There are further problems arising from the
nondeterminism commonly found in declarative
languages. It is in principle possible to match
this with the rest of the system by writing a
special version of the evaluator, which handles
collections of results (non-deterministic results)
as though they were single values, and makes some
kind of translation when transferring data in out
of this world. However, this is almost certainly
of very limited usefulness---for example, what
should the +
operator do when asked to add
two such non-deterministic values (possibly with
each of them having a different number of possible
deterministic values)? A better solution is
probably to provide extensions to such languages
to improve their interface with conventional
languages, for example using streams [Steele 90]
or generators [Perdue And Waters 90] or
some other form of lazy evaluation to work through
successive possible results.
Another approach requires specialized libraries for programs that want to call across this divide---bearing in mind the specialized application that such programs are likely to have, this may well be appropriate (or at least unobtrusive) but it is not the purely transparent cross-language calling that we generally hope to provide.
One way in which Platypus does facilitate cross-calling between unification languages (a subset of declarative languages) and procedural languages is that the environment of the continuation closure may be used as the unification environment, and the value list is a suitable common form of argument/result list.

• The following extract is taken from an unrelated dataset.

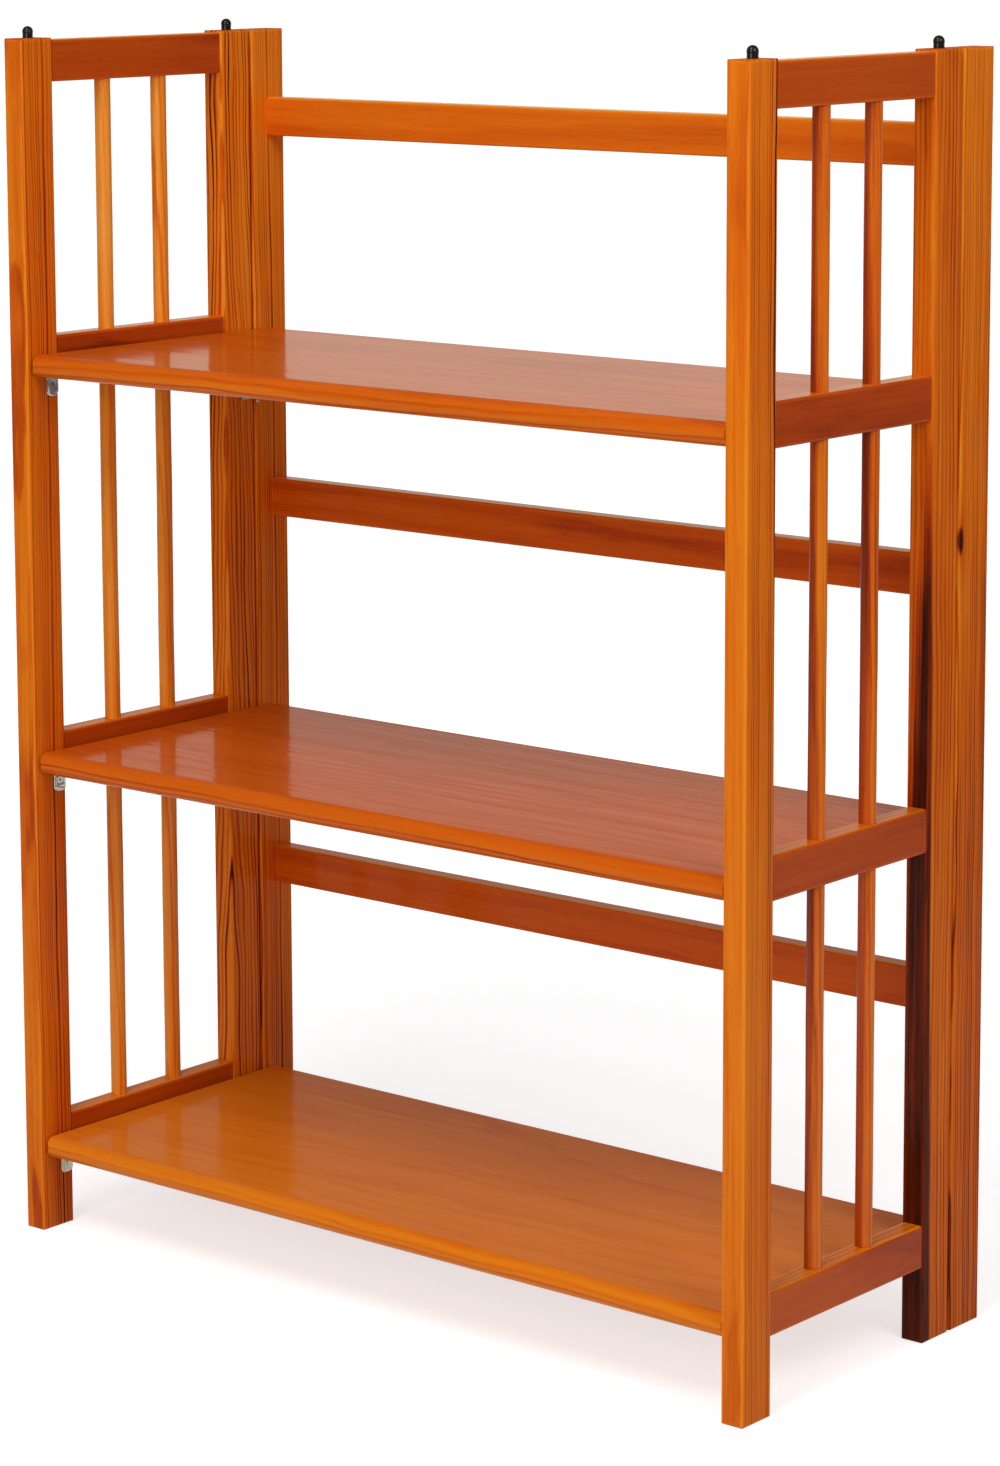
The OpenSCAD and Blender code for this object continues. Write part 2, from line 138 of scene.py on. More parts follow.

When a procedure in a unification language calls one in a procedural language, the instantiated unification variables are available to the procedural procedure as normal dynamic variables, and when a procedural language procedure calls a unification one, bindings made by the procedural code appear as instantiated variables to the unification code.
As well as being useful for the implementation of
language features, reflective programming
techniques may be used to alter the implementation
as the program runs. As an example of this, I
implemented a procedure to evaluate a form using
deep binding instead of the semi-shallow binding
that Platypus normally uses. There were three
parts to this change: new implementations of the
binding and assigning operators (let
and
setq
in the Lisp-like base language); a new
implementation of the type evaluator for symbols
(variable names); and an adaptor function to
evaluate a form given as its argument, with
conversion of environments between the standard
representation and the new one happening before
and after the evaluation itself. Some of the code
used is presented in the following paragraphs.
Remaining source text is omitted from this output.